The positive aspect of this result is that results that have a high threshold of results from low quality sites disappear, and are replaced with results that include higher quality sites. Google’s search results end up looking better.
The patent doesn’t really define what a high quality or a low quality site is for us. The blog post from Amit Singhal does a better job of providing “guidance” on what those terms mean.
The patent doesn’t discuss the loss of traffic to the low quality sites that are removed from search results. We heard from people who were impacted by Panda how much traffic they were losing to their sites.
The patent is:
Selectively generating alternative queries
Inventors Navneet Panda, April R. Lehman, Trystan G. Upstill
Original Assignee Google Inc.
Publication number US9135307 B1
Publication type Grant
Application number US 13/728,851
Publication date Sep 15, 2015
Filing date Dec 27, 2012
Methods, systems, and apparatus, including computer programs encoded on computer storage media, for obtaining search results from high-quality sites. One of the methods includes receiving data identifying first resources that are responsive to a first query. If at least a first threshold number N of top-ranked first resources are located on sites previously identified as low quality sites, a second query and data identifying second resources that are responsive to the second query are obtained, wherein at least a second threshold number M of top-ranked second resources are located on sites previously identified as being high-quality sites. Search results are provided in response to the first query, wherein the search results identify one or more of the first resources and also identify a particular second resource of the second resources.
How a “site” is defined within this patent is interesting, and these are the alternatives provided:
(1) a collection of resources that are hosted on a particular server.
(2) The resources in a domain, e.g., “example.com,” where the resources in the domain, e.g., “host.example.com/resource1,” “www.example.com/folder/resource2,” or “example.com/resource3,” are in the site.
(3) The resources in a subdomain, e.g., “en.example.com,” where the resources in the subdomain, e.g., “en.example.com/resource1” or “en.example.com/folder/resource2,” are in the site.
(4) The resources in a subdirectory, e.g., “example.com/subdirectory,” where the resources in the subdirectory, e.g., “example.com/subdirectory/resource.html,” are in the site.
There is a mention of site quality scores, but not how they are determined. The patent does tell us that the search engine might use a white list of high-quality sites and a black list of low-quality sites prepared manually or by some other method offline.
We are also told that information about queries might be collected over a period of time. If a certain amount of the top ranking pages for the initial query are on low quality sites, a second query based upon that first query might be used.

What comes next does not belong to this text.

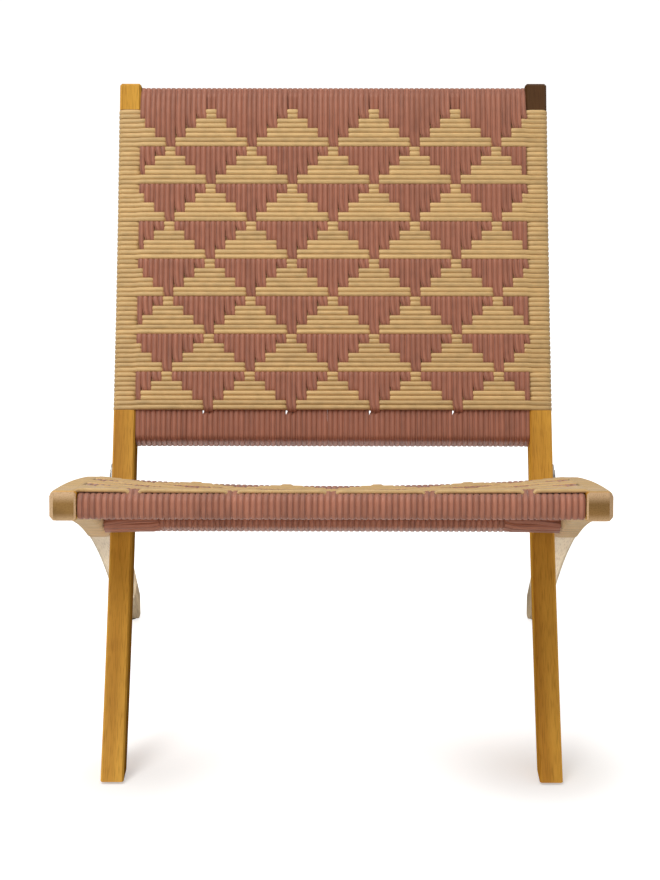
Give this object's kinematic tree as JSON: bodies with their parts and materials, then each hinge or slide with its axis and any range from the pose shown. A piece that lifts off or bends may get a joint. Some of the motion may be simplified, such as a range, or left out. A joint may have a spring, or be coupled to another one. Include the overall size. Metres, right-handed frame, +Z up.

The patent tells us that one way it might does this is to use a database that “includes substitute query terms and can generate an alternative query by substituting a substitute query term for one of the query terms in the first query.” This reminded me of some posts I have written about Google patents covering substitute query terms, like I wrote about in:
- How Google May Substitute Query Terms with Co-Occurrence
- How Search Engines May Substitute Other Search Terms for Yours
- Investigating Google RankBrain and Query Term Substitutions
As an alternative, the patent tells us that the search engine might build “a conceptual graph of queries and traverse the graph to obtain one or more alternative queries.” That, “each node in the graph is defined by a query and a set of top-ranked search results obtained for the query. Links between nodes in the graph can indicate that the queries are related or that one query is an alternative query for another query.”
That would be very different from the link graphs that we think about when it comes to Google, but an interesting way of thinking about how alternative queries might be found. The patent builds upon this graph approach, and it sounds like it might possibly be a method that they used.
This search system might evaluate more than one possible alternative queries before selecting on with the highest measure of confidence.
If the set of results that includes a merged threshold amount of high-quality sites, it might try to accrue more alternative query results from high-quality sites.
It is possible that this is the original patent from the Panda Update. Google’s Navneet Panda is one of the inventors on the patent, as was disclosed in the Wired interview with Cutts and Singhal. And this patent does target content farm sites, which is what the original Panda Update was most known for. The patent itself doesn’t disclose differences between low quality and high quality sites, and we learned in the Wired Interview that it was the search engineer named Panda who came up with some of the initial questions identifying the differences between the two.